So you think Atlantis is some lost, flooded Med Island?
I mean it's not impossible, far from it, I just expected to be outside the Med since the 'Gate of Heracles' was the old name for the Straight of Gibraltar, so everyone expects Atlantis to be west of that.
I think Atlantis was just a story, quite probably inspired by older narratives about a great flood or volcanic cataclism. There is reason to assume that this would most likely be a far more recent event (the most notable candidate being the 'Minioan eruption' of Thera, 1600 BC). However, I'll certainly not rule out the possibility of a much older origin, perhaps dating back to the post-glacial flooding. People remember things, stories can be transmitted down the generations for an amazingly long time.
But all in all, I'm pretty sure that Plato's narrative was more of a fantastical version of it, deliberately placing the event in a "land far away", which is punished by the Gods. It's very much a moral lesson. Think Tower of Babel. That sort of thing. It shows up in most mythologies and ancient (quasi-)histories.
Note also that Plato's narrative
must be called into question if you want to assume that the story has a really ancient origin, since he explicitly has Athens fighting the Atlanteans. Back in the Younger Dryas, the world had not even begun to dream of the birth of the ancient Proto-Indo-Europeans who would one day spawn (among other peoples!) the distant ancestors of the Mycenaeans who would be the forefathers of the Greeks, among whom we'd know the Athenians. In other words: Plato certainly got stuff wrong, even if he was being as genuine as he could.
(On the other hand, the reference to the lands of Greece being more 'fat' -- i.e. there being more land, and less water between th now-islands of Greece -- is the strongest support we have for a potential Post-Glacial origin of the whole story. But then again... that's one line, which we could be mis-reading...)
Regarding the Gates of Herakles specifically: besides a lot of evidence that Plato was just making up a myth-typical "far-off land", it should be noted that in Greek stories "beyond the Gates of Herakles" is
very often the location of mythical lands. That's where you find the mystical Hesperides, where the immortals dwell and the nymphs sing below the stars...
I don't understand this map at all, but was wondering if you did yoir calculations with 1300, or 13000. Because you typed 1300 here, but 13000 years is the more accurate figure.
The point of the map is that isostatic rebound is measured in millimeters per year. And that the Azores are not even in a region where we're on the high end of the scale. The upshot is that we're talking about 'mere'
meters of difference, across millennia. It doesn't explain away that the Azores plateau is
kilometers below the surface.
I'm certain that the Azores were bigger (if still small) islands when sea levels were 200 meters lower. I'm willing to grant that volcanism and landslides may well have carved off some of their size (while the latter deposited surface vegetation to the bottom of the ocean as well, thus explaining
that), meaning the islands were possibly even a bit bigger than mere sea-levels can indicate. And then there's some additional meters of isostatic rebound.

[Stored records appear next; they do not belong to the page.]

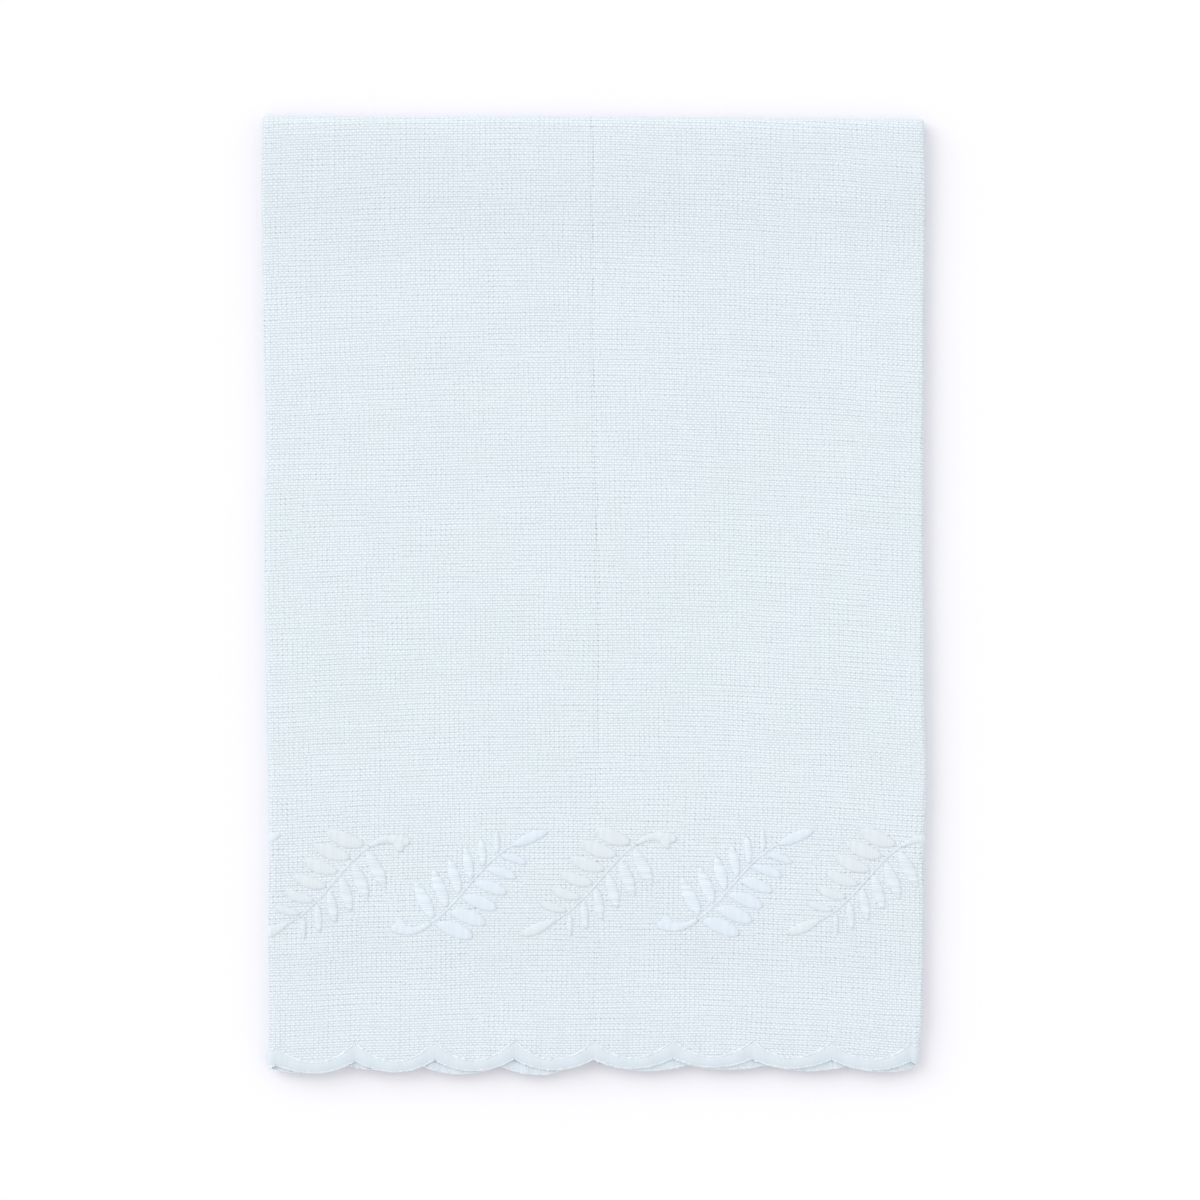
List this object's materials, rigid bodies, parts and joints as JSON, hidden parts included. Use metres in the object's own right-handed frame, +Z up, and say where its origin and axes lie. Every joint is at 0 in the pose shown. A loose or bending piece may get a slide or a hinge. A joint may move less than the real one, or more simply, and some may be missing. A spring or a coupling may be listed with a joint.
{
  "type": "hand towel",
  "caption": "White linen hand towel, folded in four layers, with a scalloped satin-stitch edge and a stitched border of leaf sprigs.",
  "frame": {"origin": "middle of the folded towel's footprint, on the surface that it lies on", "axes": "+X to the right and +Y up the towel from its scalloped end to its cross fold, seen from above; +Z up through the layers, out of the embroidered side"},
  "size_m": [0.1932, 0.2808, 0.0058],
  "materials": {
    "linen": "plain-weave linen, slightly bluish white, with smoother satin-stitch thread"
  },
  "bodies": {
    "root": {"towel": "linen"}
  },
  "joints": []
}
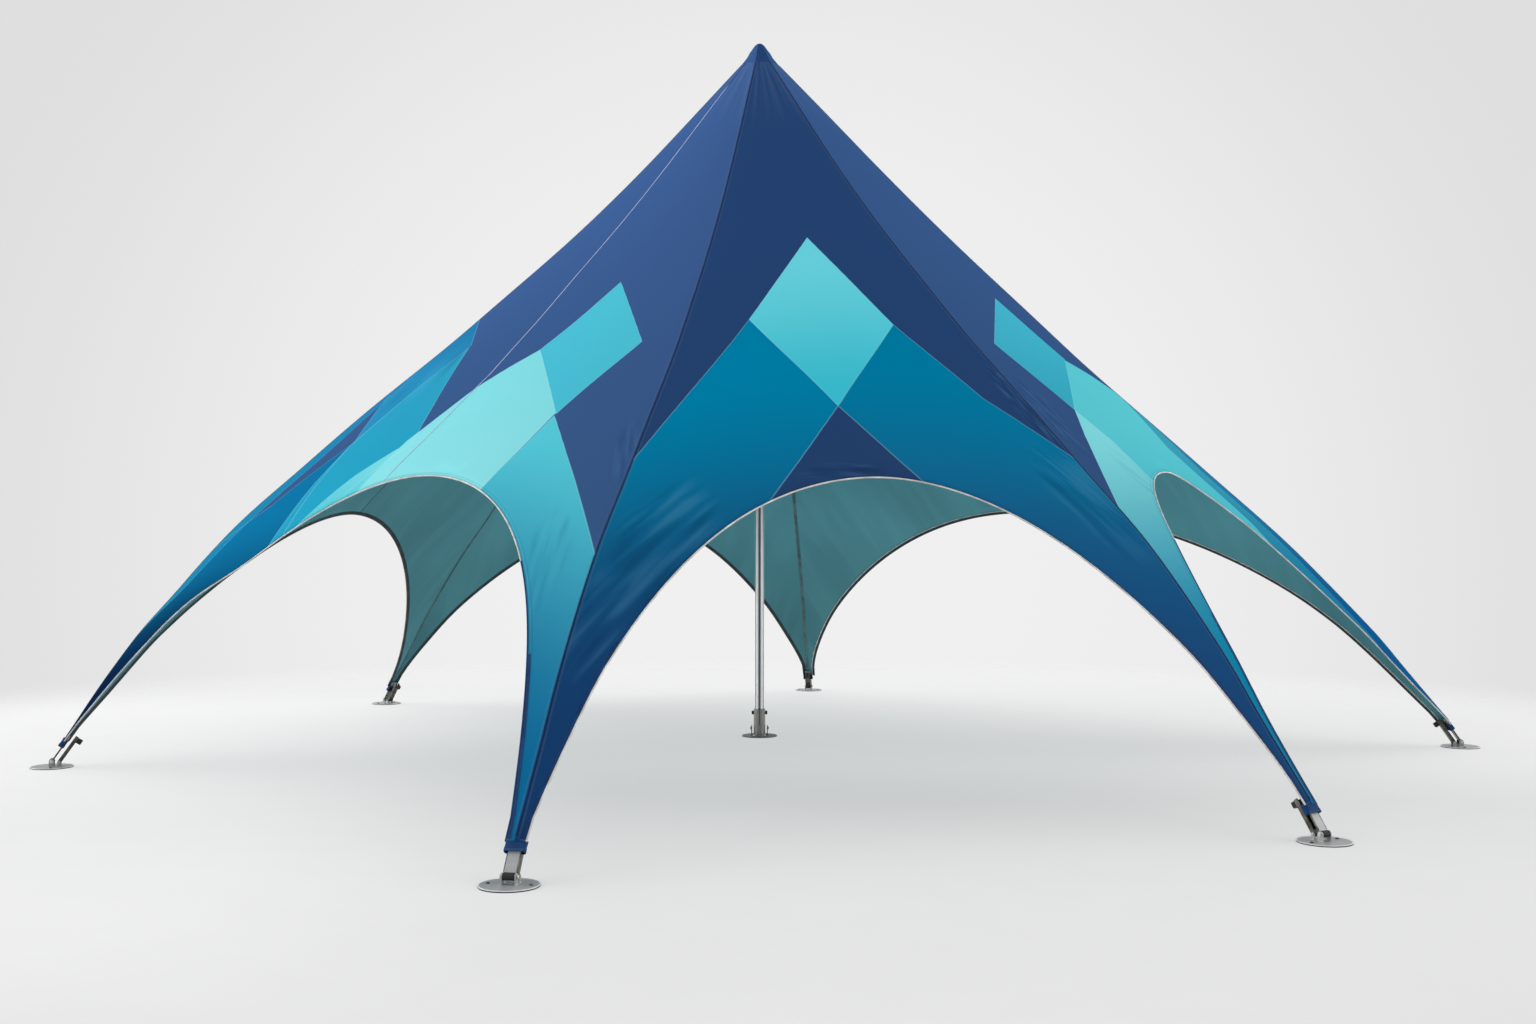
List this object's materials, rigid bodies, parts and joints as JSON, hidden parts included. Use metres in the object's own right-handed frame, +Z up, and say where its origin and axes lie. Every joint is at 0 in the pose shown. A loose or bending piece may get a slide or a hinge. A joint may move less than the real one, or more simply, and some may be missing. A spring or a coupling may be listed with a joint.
{
  "type": "star tent",
  "caption": "Open star-shaped tent: a taut printed canopy hung from one central mast, with legs drawn down to hinged fittings on round ground plates and an arch between each pair of legs.",
  "frame": {"origin": "middle of the underside of the mast's base plate, on the floor", "axes": "+Z up along the mast, -Y towards the front arch's side, +X to the right of someone looking in from the front"},
  "size_m": [10.3151, 9.6859, 5.539],
  "materials": {
    "navy_fabric": "matt coated polyester, navy outside and grey-teal inside",
    "blue_fabric": "matt coated polyester, blue bands on navy outside and grey-teal inside",
    "cyan_fabric": "matt coated polyester, cyan bands on navy outside and grey-teal inside",
    "brushed_steel": "brushed",
    "dark_steel": "dark zinc grey, satin",
    "mast_aluminium": "satin anodised",
    "black_plastic": "matt black"
  },
  "bodies": {
    "tent": {"front_panel_gore_at_front_left_leg": "blue_fabric", "front_panel_gore_at_front_right_leg": "blue_fabric", "front_right_panel_gore_at_front_right_leg": "cyan_fabric", "front_right_panel_gore_at_right_leg": "cyan_fabric", "rear_right_panel_gore_at_right_leg": "navy_fabric", "rear_right_panel_gore_at_rear_leg": "navy_fabric", "rear_panel_gore_at_rear_leg": "navy_fabric", "rear_panel_gore_at_rear_left_leg": "navy_fabric", "rear_left_panel_gore_at_rear_left_leg": "navy_fabric", "rear_left_panel_gore_at_left_leg": "navy_fabric", "front_left_panel_gore_at_left_leg": "cyan_fabric", "front_left_panel_gore_at_front_left_leg": "cyan_fabric", "peak_cap": "navy_fabric", "front_left_foot_plate": "brushed_steel", "front_left_tongue": "brushed_steel", "front_left_cuff": "navy_fabric", "front_right_foot_plate": "brushed_steel", "front_right_tongue": "brushed_steel", "front_right_cuff": "navy_fabric", "right_foot_plate": "brushed_steel", "right_tongue": "brushed_steel", "right_cuff": "navy_fabric", "rear_foot_plate": "brushed_steel", "rear_tongue": "brushed_steel", "rear_cuff": "navy_fabric", "rear_left_foot_plate": "brushed_steel", "rear_left_tongue": "brushed_steel", "rear_left_cuff": "navy_fabric", "left_foot_plate": "brushed_steel", "left_tongue": "brushed_steel", "left_cuff": "navy_fabric", "mast_base_plate": "brushed_steel", "mast_socket": "brushed_steel", "mast_left_clamp_knob": "black_plastic", "mast_right_clamp_knob": "black_plastic", "mast_tube": "mast_aluminium", "mast_head": "dark_steel"},
    "front_left_lever": {"front_left_tension_lever": "dark_steel"},
    "front_right_lever": {"front_right_tension_lever": "dark_steel"},
    "right_lever": {"right_tension_lever": "dark_steel"},
    "rear_lever": {"rear_tension_lever": "dark_steel"},
    "rear_left_lever": {"rear_left_tension_lever": "dark_steel"},
    "left_lever": {"left_tension_lever": "dark_steel"}
  },
  "joints": [
    {"name": "front_left_lever_hinge", "type": "hinge", "parent": "tent", "child": "front_left_lever", "pos_m": [-1.05001, -5.35197, 0.0351], "axis": [-0.9813, 0.1925, 0], "range_deg": [0, 40]},
    {"name": "front_right_lever_hinge", "type": "hinge", "parent": "tent", "child": "front_right_lever", "pos_m": [2.8343, -4.36444, 0.0351], "axis": [-0.8387, -0.5446, 0], "range_deg": [0, 40]},
    {"name": "right_lever_hinge", "type": "hinge", "parent": "tent", "child": "right_lever", "pos_m": [5.21024, -0.67669, 0.0351], "axis": [-0.1288, -0.9917, 0], "range_deg": [0, 40]},
    {"name": "rear_lever_hinge", "type": "hinge", "parent": "tent", "child": "rear_lever", "pos_m": [0.4949, 3.97329, 0.0351], "axis": [0.9923, -0.1236, 0], "range_deg": [0, 40]},
    {"name": "rear_left_lever_hinge", "type": "hinge", "parent": "tent", "child": "rear_left_lever", "pos_m": [-3.58536, 2.55741, 0.0351], "axis": [0.5807, 0.8141, 0], "range_deg": [0, 40]},
    {"name": "left_lever_hinge", "type": "hinge", "parent": "tent", "child": "left_lever", "pos_m": [-4.74618, -1.73686, 0.0351], "axis": [-0.3437, 0.9391, 0], "range_deg": [0, 40]}
  ]
}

All in all, that changes little. It still gives us "the Azores, but the islands were bigger back then". Which I've never denied. What I wanted to refute was the notion of an Iceland-sized land-mass there, because... that didn't exist. And pretending that it did is pseudoscience. (If someone can show me a convincing meachinism by which such a plateau sinks by four to eight kilometers in the geologically ultra-brief span of a few thousand years, I'm willing to change my mind, to be clear! But to my knowledge, no such mechanism is known to exist.)
However, when it comes to Atlantis, I'd advise people to look at Jimmy Corsetti from bright insight about it. I think he might be on to something spectacular here.
It's a well-made video; I've seen it and enjoyed it. It's certainly a better case than the Azores. It does run into the same issue with isostatic rebound, though. The Richat structure is way too high to have been a port city, so in a reverse of the Azores hypothesis, the 'explanation' now becomes that isostatic rebound caused the region to
rise by a a significant amount over the past few thousand years.
And the bottom line is: there's no evidence for that at
all. They use arguments like "yeah, but we found skeletons of sea life there in the Sahara". Which is true, but those remains are
way older. You can find that stuff in the middle of North America, too. Those are from when the Western Interior Seaway was there. You know... up until about 66 million years ago.
That's a credible geological time-frame for this kind of major change. But 12.000 years or so is not.
Granted, if you're going to write an Atlantis narrative, tying it to the last Green Sahara period and to stuff like the giant Tamanrasset River that once emptied into the Atlantic is a great premise. It's more original, and ultimately far more plausible. It's still all speculative, but if someone made a good case for that -- without relying
too much on "and then impossible stuff just happened, trust me bro" -- I'd happily read his book.